Reproduce all lines of the listing below in which the word "that" occurs.

────────────────────

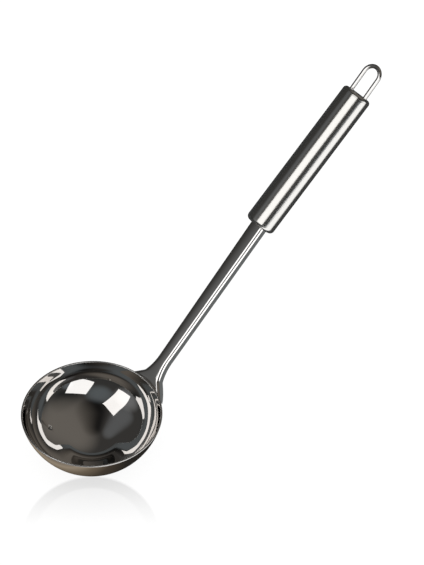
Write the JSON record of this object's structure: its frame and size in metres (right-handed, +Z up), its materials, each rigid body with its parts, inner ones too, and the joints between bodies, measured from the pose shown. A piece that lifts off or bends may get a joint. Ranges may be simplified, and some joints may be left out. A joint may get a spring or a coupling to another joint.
{
  "type": "soup ladle",
  "caption": "Soup ladle with a round pressed bowl, a channel stem that flares into the bowl's wall, a round tube handle and a wire loop to hang it by.",
  "frame": {"origin": "lowest point of the bowl's outside, on the bowl's own axis", "axes": "+Z up along the bowl's axis, square to the rim; +X from the bowl towards the handle, which rises in the XZ plane; +Y across"},
  "size_m": [0.2785, 0.0898, 0.2005],
  "materials": {
    "polished_bowl": "mirror-polished stainless steel",
    "polished_stem": "mirror-polished stainless steel",
    "satin_handle": "fine satin stainless steel",
    "polished_wire": "bright drawn stainless steel wire",
    "plain_steel": "plain pressed stainless steel, out of sight"
  },
  "bodies": {
    "root": {"bowl": "polished_bowl", "stem": "polished_stem", "handle_tube": "satin_handle", "end_cap": "satin_handle", "hanging_loop": "polished_wire", "tang_spacer": "plain_steel"}
  },
  "joints": []
}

────────────────────

■ OUTPUT BELOW
Write the JSON record of this object's structure: its frame and size in metres (right-handed, +Z up), its materials, each rigid body with its parts, inner ones too, and the joints between bodies, measured from the pose shown. A piece that lifts off or bends may get a joint. Ranges may be simplified, and some joints may be left out. A joint may get a spring or a coupling to another joint.
  "caption": "Soup ladle with a round pressed bowl, a channel stem that flares into the bowl's wall, a round tube handle and a wire loop to hang it by.",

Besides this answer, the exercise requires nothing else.